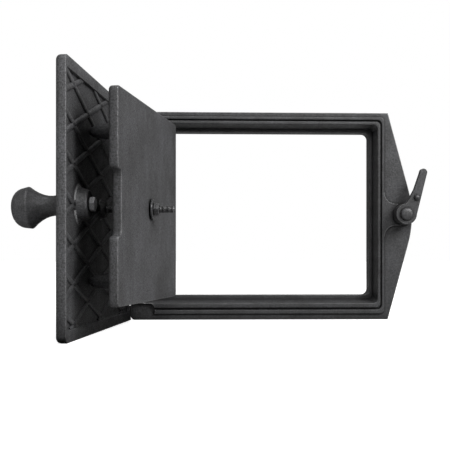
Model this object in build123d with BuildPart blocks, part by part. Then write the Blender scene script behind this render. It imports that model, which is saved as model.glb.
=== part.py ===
from build123d import *
from math import atan, cos, degrees, radians, sin
import os

os.makedirs("parts", exist_ok=True)

# Hinged cast iron flue door. X runs to the right seen from the room, Y runs into the flue and Z runs up.
# The origin is the centre of the opening, in the plane of the flange's back face, which lies on the masonry.

# Frame
frame_width = 260.0
frame_height = 209.0
flange_thickness = 8.0
flange_corner = 4.0
side_share = 0.78  # the ribs and the lip crowd towards the sides and the top, and spread above the sill
top_share = 0.87
sill_share = 1.17
border = 4.8  # flat margin outside the outer rib
rib_width = 3.9
rib_gap = 1.5  # groove between the two ribs
outer_rib_rise = 2.0
inner_rib_rise = 3.0
rib_corner = 4.5
collar_corner = 7.5
rib_edge = 1.1
throat_depth = 17.0  # from the inner rib's crest down to the lip
throat_run = 2.7  # how far the throat narrows on each side on its way down
lip_width = 3.9
lip_depth = 16.0  # length of the straight wall behind the lip
lip_edge = 1.0
opening_corner = 6.0
collar_at = 10.5  # collar's outside, from the flange's edge

# Latch lug at the right
lug_reach = 28.5  # from the flange's right edge to the lug's unrounded point
lug_nose = 105.0  # radius of the rounded point
tongue_width = 22.0
tongue_fillet = 11.5
latch_across = 15.3  # pivot, from the flange's right edge
latch_height = 1.5

# Hinge
swing_open = 96.6  # how far the leaf stands open in the photograph
pin_radius = 2.5
pin_head_radius = 4.2
pin_head_rise = 2.0
pin_tail = 3.0
pin_clearance = 0.06
knuckle_radius = 5.0
hinge_inset = 32.5  # middle of each hinge, from the leaf's top or bottom
eye_length = 12.0
ear_length = 8.0
ear_clearance = 0.4
pin_outboard = 1.0  # pin's axis, left of the flange's edge
pin_forward = 4.5  # pin's axis, in front of the flange's face
notch_clearance = 2.0
pocket_clearance = 0.7
corner_relief = 24.0  # length of the relief in the ribs at each hinge corner
relief_height = 14.0
relief_margin = 2.4
relief_round = 5.5

# Leaf
leaf_free_margin = 6.0  # flange left showing beyond the closed leaf's free edge
leaf_thickness = 8.0
leaf_seat = 0.3  # gap between the closed leaf and the inner rib
leaf_corner = 3.0
leaf_edge = 2.6
panel_recess = 2.0
panel_margin = 9.0
panel_free_margin = 3.5
panel_corner = 2.0
lattice_rise = 1.4
lattice_width = 3.8
lattice_pitch_across = 94.0
lattice_pitch_up = 30.0
lattice_node_across = 30.0  # first crossing, from the free edge
lattice_node_up = -2.5
lattice_overrun = 60.0  # added to each band's length, which is then cut to the panel

# Knob and its bolt
knob_across = 48.0  # knob's axis, from the leaf's free edge
middle_up = -1.3  # height of the knob, the stud, the notch and the spacers' middle
knob_droop = 4.5
knob_length = 46.6
knob_foot_radius = 11.0
knob_neck_radius = 7.8
knob_neck_at = 14.0
knob_ridge_radius = 16.3
knob_ridge_at = 30.8
knob_band_radius = 15.3
knob_band_at = 37.5
knob_crown_radius = 10.2
knob_crown_at = 42.9
knob_neck_ends = ((1, -0.55), (1, 1.25))  # directions of the waist's curve at the leaf and at the ridge
knob_crown_ends = ((1, -0.35), (0, -1))
knob_bore_depth = 22.0
knob_boss_radius = 10.8
knob_boss_foot = 13.2
knob_boss_rise = 8.6
bolt_radius = 3.0
bolt_head_flats = 10.0
bolt_head_height = 4.4
thread_clearance = 0.05

# Baffle and what holds it
baffle_width = 207.0
baffle_clearance = 0.95  # above and below the baffle as it passes the opening
baffle_thickness = 7.8
baffle_corner = 4.0
baffle_edge = 1.2
baffle_setback = 21.0  # baffle's free edge, from the leaf's free edge
baffle_stand = 41.6  # baffle's inner side at the stud, from the leaf's inner face
baffle_tilt = 4.3
baffle_hole_radius = 4.4
baffle_notch_height = 50.0
baffle_notch_depth = 10.0
baffle_notch_round = 4.0
spacer_tip_radius = 2.4
spacer_root_radius = 6.6
spacer_across = 57.0  # spacer's axis, from the baffle's nearer edge
spacer_pitch = 120.8  # between the upper and the lower spacers
spacer_clearance = 0.35
stud_radius = 3.0
stud_boss_radius = 7.5
stud_boss_rise = 5.0
stud_depth = 9.5  # length of stud inside the leaf's boss
stud_past_nut = 12.5
washer_radius = 9.0
washer_hole_radius = 3.2
washer_thickness = 1.6
washer_lift = 0.75
nut_flats = 10.0
nut_height = 5.0
nut_chamfer = 0.6

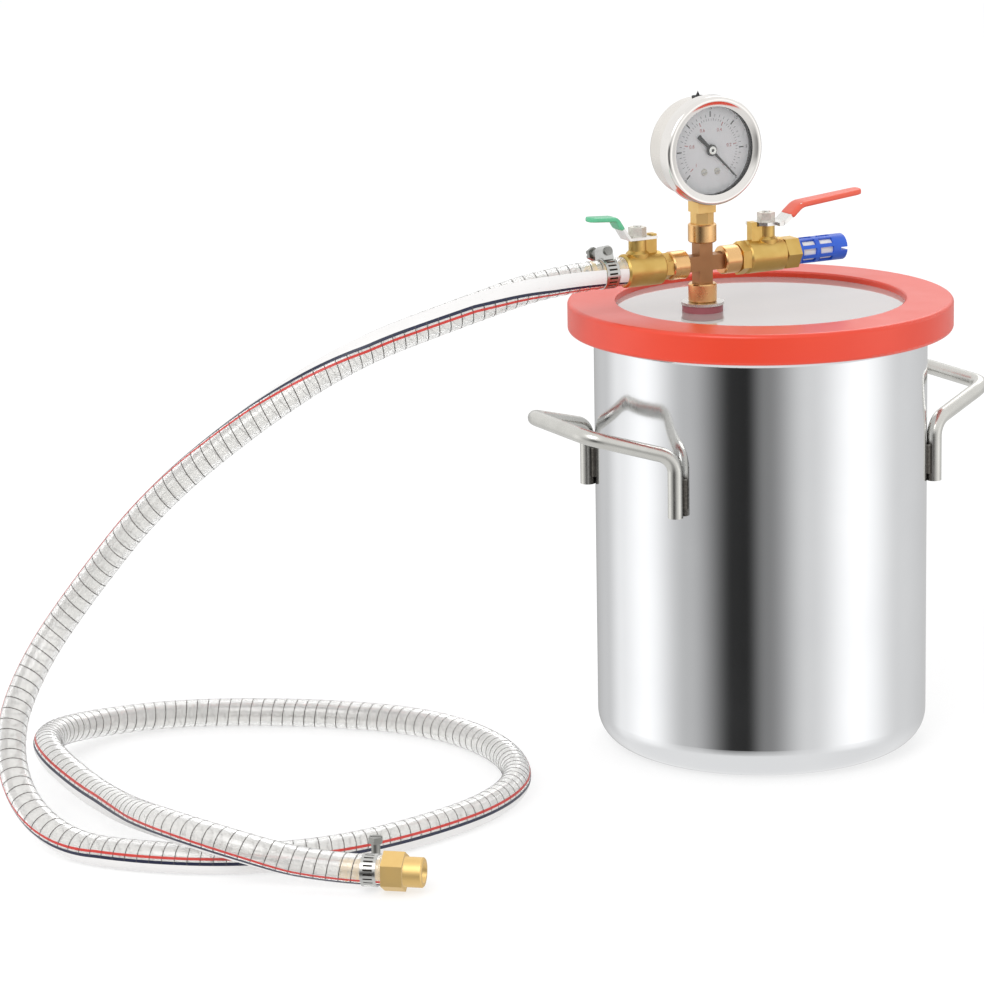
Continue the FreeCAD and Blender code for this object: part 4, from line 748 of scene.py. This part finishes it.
################
* _TASK BRIEF_:
Nothing should be changed: write out all of the data as is.

* _SOLVED PROBLEM_:
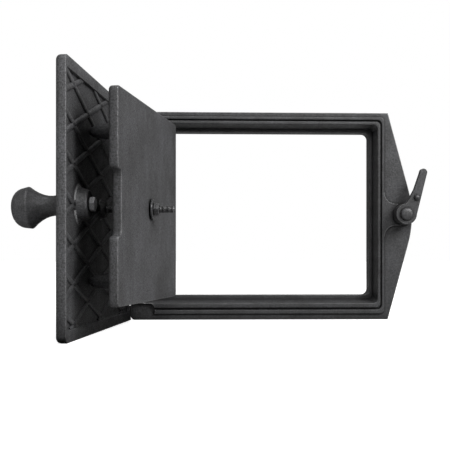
Model this object in build123d with BuildPart blocks, part by part. Then write the Blender scene script behind this render. It imports that model, which is saved as model.glb.
=== part.py ===
from build123d import *
from math import atan, cos, degrees, radians, sin
import os

os.makedirs("parts", exist_ok=True)

# Hinged cast iron flue door. X runs to the right seen from the room, Y runs into the flue and Z runs up.
# The origin is the centre of the opening, in the plane of the flange's back face, which lies on the masonry.

# Frame
frame_width = 260.0
frame_height = 209.0
flange_thickness = 8.0
flange_corner = 4.0
side_share = 0.78  # the ribs and the lip crowd towards the sides and the top, and spread above the sill
top_share = 0.87
sill_share = 1.17
border = 4.8  # flat margin outside the outer rib
rib_width = 3.9
rib_gap = 1.5  # groove between the two ribs
outer_rib_rise = 2.0
inner_rib_rise = 3.0
rib_corner = 4.5
collar_corner = 7.5
rib_edge = 1.1
throat_depth = 17.0  # from the inner rib's crest down to the lip
throat_run = 2.7  # how far the throat narrows on each side on its way down
lip_width = 3.9
lip_depth = 16.0  # length of the straight wall behind the lip
lip_edge = 1.0
opening_corner = 6.0
collar_at = 10.5  # collar's outside, from the flange's edge

# Latch lug at the right
lug_reach = 28.5  # from the flange's right edge to the lug's unrounded point
lug_nose = 105.0  # radius of the rounded point
tongue_width = 22.0
tongue_fillet = 11.5
latch_across = 15.3  # pivot, from the flange's right edge
latch_height = 1.5

# Hinge
swing_open = 96.6  # how far the leaf stands open in the photograph
pin_radius = 2.5
pin_head_radius = 4.2
pin_head_rise = 2.0
pin_tail = 3.0
pin_clearance = 0.06
knuckle_radius = 5.0
hinge_inset = 32.5  # middle of each hinge, from the leaf's top or bottom
eye_length = 12.0
ear_length = 8.0
ear_clearance = 0.4
pin_outboard = 1.0  # pin's axis, left of the flange's edge
pin_forward = 4.5  # pin's axis, in front of the flange's face
notch_clearance = 2.0
pocket_clearance = 0.7
corner_relief = 24.0  # length of the relief in the ribs at each hinge corner
relief_height = 14.0
relief_margin = 2.4
relief_round = 5.5

# Leaf
leaf_free_margin = 6.0  # flange left showing beyond the closed leaf's free edge
leaf_thickness = 8.0
leaf_seat = 0.3  # gap between the closed leaf and the inner rib
leaf_corner = 3.0
leaf_edge = 2.6
panel_recess = 2.0
panel_margin = 9.0
panel_free_margin = 3.5
panel_corner = 2.0
lattice_rise = 1.4
lattice_width = 3.8
lattice_pitch_across = 94.0
lattice_pitch_up = 30.0
lattice_node_across = 30.0  # first crossing, from the free edge
lattice_node_up = -2.5
lattice_overrun = 60.0  # added to each band's length, which is then cut to the panel

# Knob and its bolt
knob_across = 48.0  # knob's axis, from the leaf's free edge
middle_up = -1.3  # height of the knob, the stud, the notch and the spacers' middle
knob_droop = 4.5
knob_length = 46.6
knob_foot_radius = 11.0
knob_neck_radius = 7.8
knob_neck_at = 14.0
knob_ridge_radius = 16.3
knob_ridge_at = 30.8
knob_band_radius = 15.3
knob_band_at = 37.5
knob_crown_radius = 10.2
knob_crown_at = 42.9
knob_neck_ends = ((1, -0.55), (1, 1.25))  # directions of the waist's curve at the leaf and at the ridge
knob_crown_ends = ((1, -0.35), (0, -1))
knob_bore_depth = 22.0
knob_boss_radius = 10.8
knob_boss_foot = 13.2
knob_boss_rise = 8.6
bolt_radius = 3.0
bolt_head_flats = 10.0
bolt_head_height = 4.4
thread_clearance = 0.05

# Baffle and what holds it
baffle_width = 207.0
baffle_clearance = 0.95  # above and below the baffle as it passes the opening
baffle_thickness = 7.8
baffle_corner = 4.0
baffle_edge = 1.2
baffle_setback = 21.0  # baffle's free edge, from the leaf's free edge
baffle_stand = 41.6  # baffle's inner side at the stud, from the leaf's inner face
baffle_tilt = 4.3
baffle_hole_radius = 4.4
baffle_notch_height = 50.0
baffle_notch_depth = 10.0
baffle_notch_round = 4.0
spacer_tip_radius = 2.4
spacer_root_radius = 6.6
spacer_across = 57.0  # spacer's axis, from the baffle's nearer edge
spacer_pitch = 120.8  # between the upper and the lower spacers
spacer_clearance = 0.35
stud_radius = 3.0
stud_boss_radius = 7.5
stud_boss_rise = 5.0
stud_depth = 9.5  # length of stud inside the leaf's boss
stud_past_nut = 12.5
washer_radius = 9.0
washer_hole_radius = 3.2
washer_thickness = 1.6
washer_lift = 0.75
nut_flats = 10.0
nut_height = 5.0
nut_chamfer = 0.6

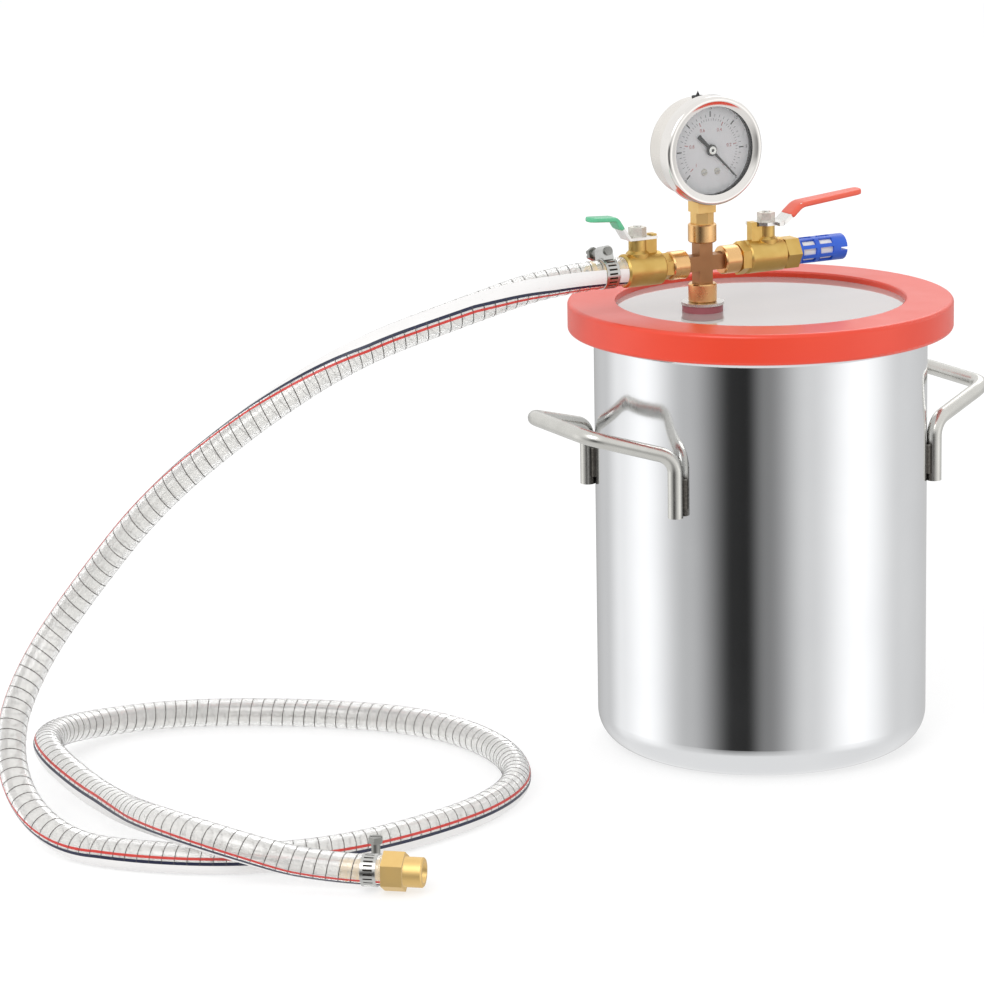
Continue the FreeCAD and Blender code for this object: part 4, from line 748 of scene.py. This part finishes it.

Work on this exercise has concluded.